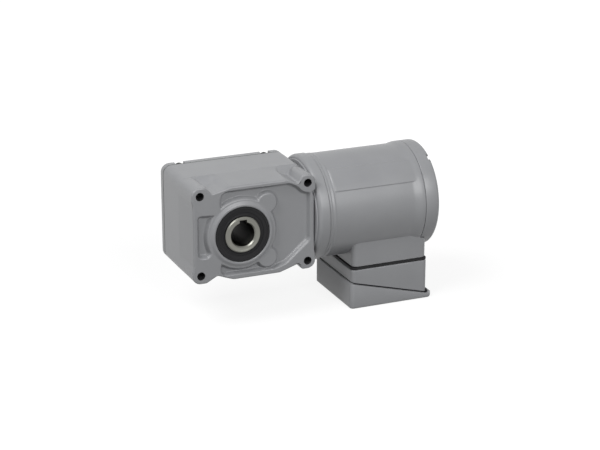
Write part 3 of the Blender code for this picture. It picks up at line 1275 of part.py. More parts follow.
def make_box_base(entry):
    """Terminal box base: closed at the top, open along the slanted joint."""
    lift = COVER_GASKET / 2 + GAP
    ends = [(BOX_LEFT_X - WALL, BASE_TOP_Z), (BOX_RIGHT_X + WALL, BASE_TOP_Z),
            (BOX_RIGHT_X + WALL, joint_z(BOX_RIGHT_X + WALL) + lift),
            (BOX_LEFT_X - WALL, joint_z(BOX_LEFT_X - WALL) + lift)]
    base = slab("terminal_box_base", ends, -2 * BOX_HALF_WIDTH, 2 * BOX_HALF_WIDTH)
    boolean(base, box_walls("base_walls", BOX_BOTTOM_Z, BASE_TOP_Z + OVER), "INTERSECT")
    cut(base, box_room("base_room", BOX_BOTTOM_Z - OVER, BASE_TOP_Z - BOX_WALL))
    for number, (x, y) in enumerate(box_screw_places()):
        top = joint_z(x) + 10.0 * MM
        cut(base, upright(f"base_column_hole_{number}", M4_HOLE, BOX_BOTTOM_Z, top, x, y, SCREW_SIDES))
    cut(base, lead_window("base_lead_window", BASE_TOP_Z - 2 * BOX_WALL, BASE_TOP_Z + OVER))
    for number, (x, y) in enumerate(seat_screw_places()):
        cut(base, upright(f"base_seat_hole_{number}", M5_HOLE, BASE_TOP_Z - 2 * BOX_WALL, BASE_TOP_Z + OVER,
                          x, y,
                          SCREW_SIDES))
    x, y = earth_place()
    cut(base, upright("base_earth_hole", M4_HOLE, BASE_TOP_Z - 2 * BOX_WALL, BASE_TOP_Z - 0.6 * MM, x, y,
                      SCREW_SIDES))
    cut(base, drum("base_entry_hole", ENTRY_RADIUS, BOX_HALF_WIDTH - 2 * BOX_WALL, BOX_HALF_WIDTH + OVER,
                   entry))
    return finish_piece(base, PAINT)


def earth_place():
    """Where the earth screw stands."""
    return (BLOCK_X[0] + BLOCK_X[1]) / 2, BLOCK_HALF_WIDTH + 9.0 * MM


def make_cover_gasket():
    """Gasket of the slanted joint, with a tab that stands up behind the box's right end."""
    half = COVER_GASKET / 2
    right = BOX_RIGHT_X + LIP_LENGTH - 0.6 * MM
    start = BOX_RIGHT_X + GAP
    lip_z = joint_z(BOX_RIGHT_X)
    outline = [(BOX_LEFT_X - WALL, joint_z(BOX_LEFT_X - WALL) + half), (start, joint_z(start) + half),
               (start, lip_z + LIP_TAB_HEIGHT), (right, lip_z + LIP_TAB_HEIGHT), (right, lip_z - half),
               (BOX_RIGHT_X, lip_z - half), (BOX_LEFT_X - WALL, joint_z(BOX_LEFT_X - WALL) - half)]
    gasket = slab("box_cover_gasket", outline, -2 * BOX_HALF_WIDTH, 2 * BOX_HALF_WIDTH)
    low = BOX_BOTTOM_Z
    boolean(gasket, box_walls("cover_gasket_walls", low, SEAT_Z, right=LIP_LENGTH), "INTERSECT")
    cut(gasket, box_room("cover_gasket_room", low, SEAT_Z))
    for number, (x, y) in enumerate(box_screw_places()):
        cut(gasket, upright(f"cover_gasket_hole_{number}", M4_HOLE, low, SEAT_Z, x, y, SCREW_SIDES))
    return finish_piece(gasket, BLACK_RUBBER)


def make_box_cover():
    """Wedge-shaped cover under the slanted joint, with a lip at its right end."""
    drop = COVER_GASKET / 2 + GAP
    far = BOX_RIGHT_X + LIP_LENGTH
    left = BOX_LEFT_X - 2 * COVER_OVERHANG
    outline = [(left, joint_z(left) - drop), (BOX_RIGHT_X, joint_z(BOX_RIGHT_X) - drop),
               (far + WALL, joint_z(BOX_RIGHT_X) - drop), (far + WALL, BOX_BOTTOM_Z), (left, BOX_BOTTOM_Z)]
    cover = slab("terminal_box_cover", outline, -2 * BOX_HALF_WIDTH, 2 * BOX_HALF_WIDTH)
    walls = box_walls("cover_walls", BOX_BOTTOM_Z - OVER, SEAT_Z, COVER_OVERHANG, LIP_LENGTH)
    boolean(cover, walls, "INTERSECT")
    cut(cover, box_room("cover_room", BOX_BOTTOM_Z + BOX_WALL, SEAT_Z))
    for number, (x, y) in enumerate(box_screw_places()):
        cut(cover, upright(f"cover_column_hole_{number}", M4_HOLE, BOX_BOTTOM_Z - OVER, SEAT_Z, x, y,
                           SCREW_SIDES))
        cut(cover, upright(f"cover_head_pocket_{number}", M4_HEAD_RADIUS + GAP, BOX_BOTTOM_Z - OVER,
                           BOX_BOTTOM_Z + M4_HEAD + GAP, x, y, SCREW_SIDES))
    return finish_piece(cover, PAINT)


def hanging_screw(name, x, y, under, radius, head_radius, head, reach):
    """A screw that points up, its head under the height given."""
    profile = [(r, under - along) for r, along in screw_profile(radius, head_radius, head, reach)]
    return turned(name, profile, None, SCREW_SIDES, (x, y))


def make_box_screws():
    """Screws of the box: through its top into the seat, and through the cover into the base."""
    under = BASE_TOP_Z - BOX_WALL - GAP
    reach = SEAT_Z - under + SEAT_SCREW_DEPTH - 1.0 * MM
    for number, (x, y) in enumerate(seat_screw_places(), 1):
        screw = hanging_screw(f"box_base_screw_{number}", x, y, under, M5_RADIUS, M5_HEAD_RADIUS, 4.0 * MM,
                              reach)
        finish_piece(screw, STEEL)
    under = BOX_BOTTOM_Z + M4_HEAD
    for number, (x, y) in enumerate(box_screw_places(), 1):
        reach = joint_z(x) + 9.0 * MM - under
        screw = hanging_screw(f"box_cover_screw_{number}", x, y, under, M4_RADIUS, M4_HEAD_RADIUS, M4_HEAD,
                              reach)
        finish_piece(screw, BLACK_STEEL)


def make_terminal_block():
    """Terminal block with its screw heads under the top of the box, and the earth screw beside it."""
    top = BASE_TOP_Z - BOX_WALL - GAP
    bottom = top - BLOCK_HEIGHT
    body = block("terminal_block", (BLOCK_X[0], -BLOCK_HALF_WIDTH, bottom),
                 (BLOCK_X[1], BLOCK_HALF_WIDTH, top))
    for side in (-1, 1):
        y = side * LEAD_SPACING / 2
        cut(body, block(f"block_slot_{side}", (BLOCK_X[0] - OVER, y - 0.8 * MM, bottom - OVER),
                        (BLOCK_X[1] + OVER, y + 0.8 * MM, bottom + 3.0 * MM)))
    places = [(x, lane * LEAD_SPACING) for x in (BLOCK_X[0] + 5.0 * MM, BLOCK_X[1] - 5.0 * MM)
              for lane in (-1, 0, 1)]
    for number, (x, y) in enumerate(places):
        join(body, upright(f"block_screw_{number}", M4_HEAD_RADIUS, bottom - M4_HEAD, bottom + OVER, x, y,
                           SCREW_SIDES))
    finish_piece(body, PHENOLIC)
    x, y = earth_place()
    reach = BOX_WALL - 0.6 * MM - GAP
    screw = hanging_screw("earth_screw", x, y, BASE_TOP_Z - BOX_WALL - GAP, M4_RADIUS, M4_HEAD_RADIUS,
                          M4_HEAD,
                          reach)
    finish_piece(screw, BRASS)


def make_motor_leads():
    """Three leads from the windings through the window to the terminal block, held by a tie."""
    start_x = CORE_START_X + CORE_LENGTH + WINDING_OVERHANG / 2
    start_z = MOTOR_AXIS_Z - WINDING_RADII[1] - LEAD_RADIUS - GAP
    turn_z = BASE_TOP_Z - BOX_WALL - BLOCK_HEIGHT / 2
    route = [(start_x, start_z), (start_x - 1.0 * MM, start_z - 9.0 * MM), (start_x - 4.0 * MM, SEAT_Z),
             (start_x - 8.0 * MM, BASE_TOP_Z - BOX_WALL), (start_x - 15.0 * MM, turn_z),
             (BLOCK_X[1] + GAP, turn_z)]
    leads = [wire("motor_leads" if lane == 0 else f"lead_{lane}",
                  [(x, lane * LEAD_SPACING, z) for x, z in route], LEAD_RADIUS) for lane in (0, -1, 1)]
    reach = LEAD_SPACING + LEAD_RADIUS + 0.6 * MM
    x, z = route[1]
    half = LEAD_RADIUS + 0.6 * MM
    tie = block("lead_tie", (x - half, -reach, z - 1.2 * MM), (x + half, reach, z + 1.2 * MM))
    join(leads[0], leads[1], leads[2], tie)
    finish_piece(leads[0], LEAD_SLEEVE)


def make_grommet(entry):
    """Blanking grommet in the cable entry."""
    face = BOX_HALF_WIDTH + GAP
    inside = BOX_HALF_WIDTH - BOX_WALL - GAP
    profile = [
        (0.0, face - 1.0 * MM), (ENTRY_RADIUS - 3.5 * MM, face - 1.0 * MM),
        (ENTRY_RADIUS - 2.5 * MM, face + 2.0 * MM), (ENTRY_RADIUS + 1.6 * MM, face + 2.0 * MM),
        (ENTRY_RADIUS + 2.2 * MM, face), (ENTRY_RADIUS - GAP, face), (ENTRY_RADIUS - GAP, inside),
        (ENTRY_RADIUS + 1.0 * MM, inside), (ENTRY_RADIUS, inside - 2.0 * MM), (0.0, inside - 2.0 * MM),
    ]
    return finish_piece(turned("cable_grommet", profile, entry, SMALL), BLACK_RUBBER)


def main():
    """Build every piece in its place."""
    clear_scene()
    output = axis_empty("output_axis", (0.0, 0.0, 0.0), (-FLAT, 0.0, 0.0))
    motor = axis_empty("motor_axis", (0.0, 0.0, MOTOR_AXIS_Z), (0.0, FLAT, 0.0))
    entry = axis_empty("cable_entry_axis", (ENTRY_X, 0.0, BASE_TOP_Z - ENTRY_DROP), (-FLAT, 0.0, 0.0))
    make_gear_case(output, motor)
    make_case_gasket(output)
    make_case_cover(output)
    make_case_screws(output)
    make_hollow_shaft(output)
    make_ring_gear(output)
    make_pinion(motor)
    make_gear_key(output)
    make_gear_spacer(output)
    make_bearing("front_output_bearing", OUTPUT_BEARING, -OUTPUT_BEARING_Y, output)
    make_bearing("rear_output_bearing", OUTPUT_BEARING, OUTPUT_BEARING_Y, output)
    make_oil_seal("front_oil_seal", -1, output)
    make_oil_seal("rear_oil_seal", 1, output)
    make_motor_bracket(motor)
    make_bracket_screws(motor)
    make_bracket_small_parts(motor)
    make_bearing("front_motor_bearing", MOTOR_FRONT_BEARING, front_bearing_middle(), motor)
    make_bearing("rear_motor_bearing", MOTOR_REAR_BEARING, rear_bearing_middle(), motor)
    make_motor_frame(motor)
    make_rear_cover(motor)
    make_rear_screws(motor)
    make_stator(motor)
    make_rotor(motor)
    make_motor_shaft(motor)
    make_wave_washer(motor)
    make_box_gasket()
    make_box_base(entry)
    make_cover_gasket()
    make_box_cover()
    make_box_screws()
    make_terminal_block()
    make_motor_leads()
    make_grommet(entry)
    bpy.context.view_layer.update()


main()
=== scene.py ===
# %% [markdown]
# # A right-angle geared motor, dressed piece by piece
# The object is a drive for conveyors and small machines. A flat die-cast gear case holds a hollow output
# shaft, a round motor is bolted to its right end, and a wedge-shaped terminal box hangs under the motor.
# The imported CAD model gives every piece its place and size. This lesson keeps the pieces that are shut
# inside, gives each of them its finish, and makes the pieces that are seen again as finer surfaces.
# %% Load the frame and keep its box
import math

import bmesh
import bpy
import numpy as np
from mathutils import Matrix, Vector


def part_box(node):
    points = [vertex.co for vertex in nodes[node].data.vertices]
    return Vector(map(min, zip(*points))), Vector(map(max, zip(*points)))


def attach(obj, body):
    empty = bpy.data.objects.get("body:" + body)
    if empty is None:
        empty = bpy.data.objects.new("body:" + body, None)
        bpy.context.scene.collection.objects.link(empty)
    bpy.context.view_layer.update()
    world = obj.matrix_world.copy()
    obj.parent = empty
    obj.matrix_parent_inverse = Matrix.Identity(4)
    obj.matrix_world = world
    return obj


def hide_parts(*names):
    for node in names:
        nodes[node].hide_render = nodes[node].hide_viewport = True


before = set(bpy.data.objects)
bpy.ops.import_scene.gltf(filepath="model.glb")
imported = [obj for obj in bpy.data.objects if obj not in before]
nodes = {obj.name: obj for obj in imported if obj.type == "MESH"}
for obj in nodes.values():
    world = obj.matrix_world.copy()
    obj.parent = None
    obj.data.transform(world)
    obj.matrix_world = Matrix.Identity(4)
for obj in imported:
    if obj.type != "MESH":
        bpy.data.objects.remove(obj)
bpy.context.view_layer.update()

# %% [markdown]
# ## Sizes
# Lengths in this lesson are in millimetres and turn into metres when a mesh is made. The places that the
# new surfaces share with the CAD pieces are read from the frame's own boxes, so the two can't drift
# apart. The few sizes that a box doesn't tell, such as where a screw sits, are written down here once.
# %% Sizes shared by the pieces
MM = 0.001


def span(node, axis):
    """Lowest and highest coordinate of a CAD piece along one axis, in millimetres."""
    low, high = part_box(node)
    return low[axis] / MM, high[axis] / MM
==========
## Task goal:
From the data above, copy each line where the string "before" appears.

## Solution to this problem:
before = set(bpy.data.objects)
imported = [obj for obj in bpy.data.objects if obj not in before]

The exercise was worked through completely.